======== Extracted entries

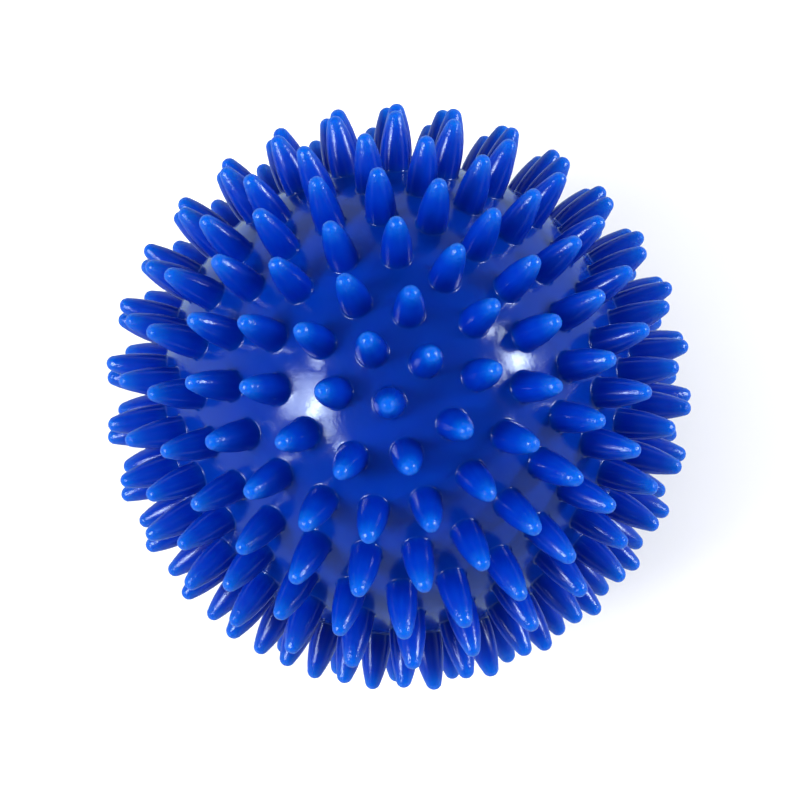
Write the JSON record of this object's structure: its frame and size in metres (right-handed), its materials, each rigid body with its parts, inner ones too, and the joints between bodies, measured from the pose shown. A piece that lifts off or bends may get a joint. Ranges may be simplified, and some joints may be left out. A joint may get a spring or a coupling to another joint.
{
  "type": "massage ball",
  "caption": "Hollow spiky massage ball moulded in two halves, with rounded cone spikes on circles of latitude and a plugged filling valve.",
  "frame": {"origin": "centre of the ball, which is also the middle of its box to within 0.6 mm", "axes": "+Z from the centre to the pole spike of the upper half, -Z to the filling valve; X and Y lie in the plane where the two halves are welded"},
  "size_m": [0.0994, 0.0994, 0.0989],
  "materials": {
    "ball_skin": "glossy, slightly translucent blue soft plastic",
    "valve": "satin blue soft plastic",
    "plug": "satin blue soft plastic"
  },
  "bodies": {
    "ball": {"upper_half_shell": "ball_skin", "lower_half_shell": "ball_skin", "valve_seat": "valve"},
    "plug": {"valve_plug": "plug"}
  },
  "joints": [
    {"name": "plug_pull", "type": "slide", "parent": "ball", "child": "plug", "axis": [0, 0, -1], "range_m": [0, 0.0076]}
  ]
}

================
======== Extracted entries

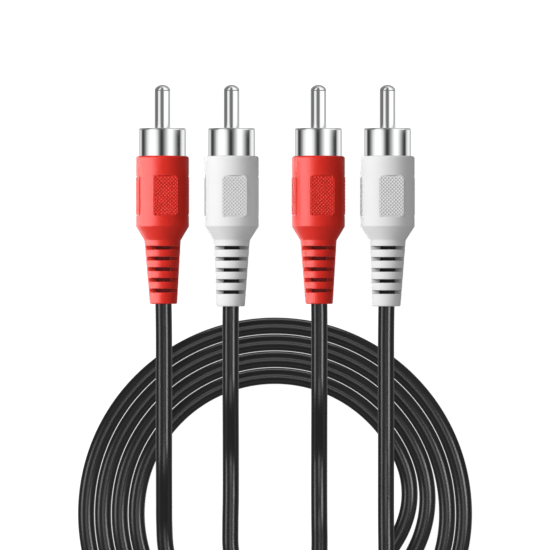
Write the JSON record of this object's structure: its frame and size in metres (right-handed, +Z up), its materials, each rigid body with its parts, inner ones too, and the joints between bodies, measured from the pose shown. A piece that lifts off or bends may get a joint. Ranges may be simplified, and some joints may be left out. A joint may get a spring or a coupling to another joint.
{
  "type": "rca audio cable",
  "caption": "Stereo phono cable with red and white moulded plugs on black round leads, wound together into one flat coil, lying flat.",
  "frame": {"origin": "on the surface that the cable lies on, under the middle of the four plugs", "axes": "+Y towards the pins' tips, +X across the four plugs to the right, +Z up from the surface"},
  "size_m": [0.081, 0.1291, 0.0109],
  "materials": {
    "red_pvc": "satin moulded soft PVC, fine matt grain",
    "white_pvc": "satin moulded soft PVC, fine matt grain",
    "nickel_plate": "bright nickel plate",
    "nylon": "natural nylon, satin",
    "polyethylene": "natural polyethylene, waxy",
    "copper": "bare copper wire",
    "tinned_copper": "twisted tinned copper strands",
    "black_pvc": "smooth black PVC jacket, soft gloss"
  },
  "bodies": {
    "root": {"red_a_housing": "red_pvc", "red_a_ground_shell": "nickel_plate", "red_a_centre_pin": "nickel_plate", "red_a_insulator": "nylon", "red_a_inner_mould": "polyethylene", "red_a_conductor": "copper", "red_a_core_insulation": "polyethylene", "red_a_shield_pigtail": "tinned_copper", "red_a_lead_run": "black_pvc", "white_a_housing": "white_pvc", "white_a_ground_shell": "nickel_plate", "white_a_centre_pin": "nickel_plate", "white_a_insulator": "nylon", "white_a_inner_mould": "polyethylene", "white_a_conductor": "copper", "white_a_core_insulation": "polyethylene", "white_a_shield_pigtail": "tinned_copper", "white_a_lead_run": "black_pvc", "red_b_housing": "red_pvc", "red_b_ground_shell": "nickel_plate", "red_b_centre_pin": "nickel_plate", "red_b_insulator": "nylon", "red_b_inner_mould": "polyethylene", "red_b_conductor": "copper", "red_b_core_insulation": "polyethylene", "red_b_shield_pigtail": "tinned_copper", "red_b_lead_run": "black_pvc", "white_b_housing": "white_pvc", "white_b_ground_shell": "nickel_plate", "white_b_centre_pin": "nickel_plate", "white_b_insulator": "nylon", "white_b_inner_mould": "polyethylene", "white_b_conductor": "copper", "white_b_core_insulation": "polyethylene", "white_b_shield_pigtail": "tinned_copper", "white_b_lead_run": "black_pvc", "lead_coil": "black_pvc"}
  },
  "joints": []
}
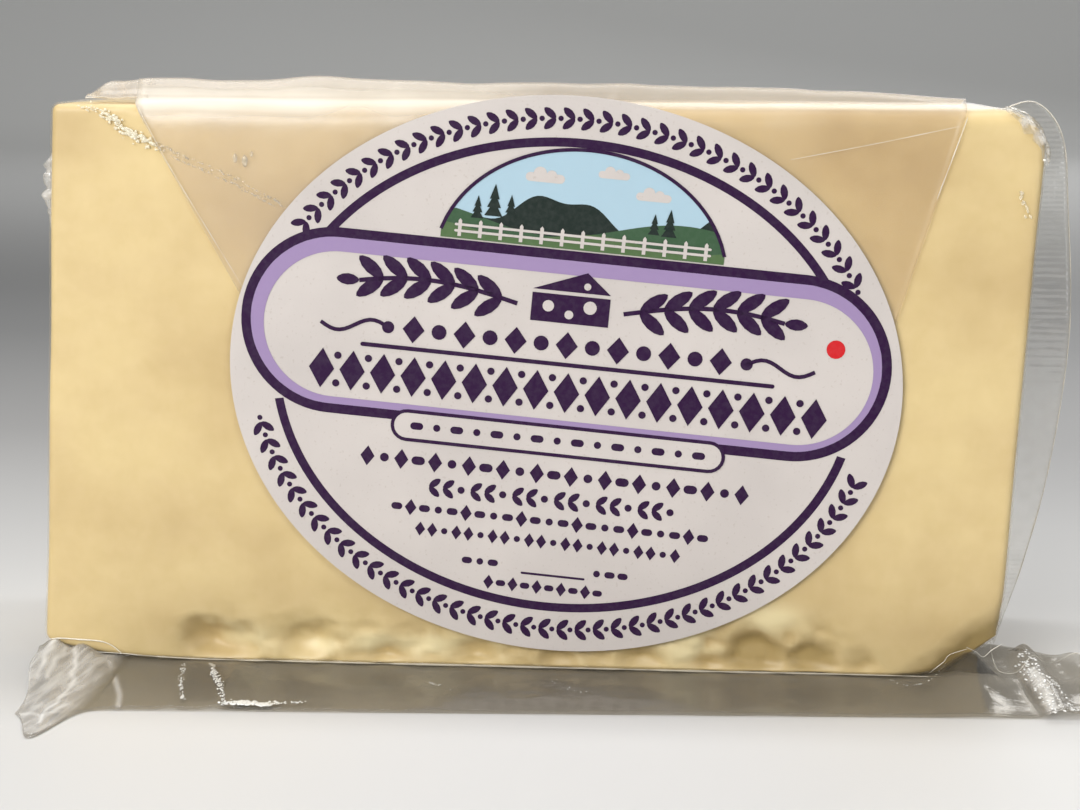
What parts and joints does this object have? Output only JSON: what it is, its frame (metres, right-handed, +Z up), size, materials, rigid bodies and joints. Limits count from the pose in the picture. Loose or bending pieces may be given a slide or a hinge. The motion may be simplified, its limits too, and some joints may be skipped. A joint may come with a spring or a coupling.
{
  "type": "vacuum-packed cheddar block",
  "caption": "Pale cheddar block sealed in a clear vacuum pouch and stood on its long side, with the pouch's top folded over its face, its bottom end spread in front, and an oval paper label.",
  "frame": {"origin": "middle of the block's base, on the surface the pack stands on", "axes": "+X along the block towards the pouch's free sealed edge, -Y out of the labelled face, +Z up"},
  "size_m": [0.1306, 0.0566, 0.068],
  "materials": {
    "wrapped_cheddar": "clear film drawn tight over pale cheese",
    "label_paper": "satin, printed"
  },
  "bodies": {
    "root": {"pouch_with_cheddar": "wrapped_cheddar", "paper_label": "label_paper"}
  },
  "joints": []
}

================

§ Stated goal:
Every line that holds the string "slide" should be returned.

§ Result for this task:
    {"name": "plug_pull", "type": "slide", "parent": "ball", "child": "plug", "axis": [0, 0, -1], "range_m": [0, 0.0076]}
What parts and joints does this object have? Output only JSON: what it is, its frame (metres, right-handed, +Z up), size, materials, rigid bodies and joints. Limits count from the pose in the picture. Loose or bending pieces may be given a slide or a hinge. The motion may be simplified, its limits too, and some joints may be skipped. A joint may come with a spring or a coupling.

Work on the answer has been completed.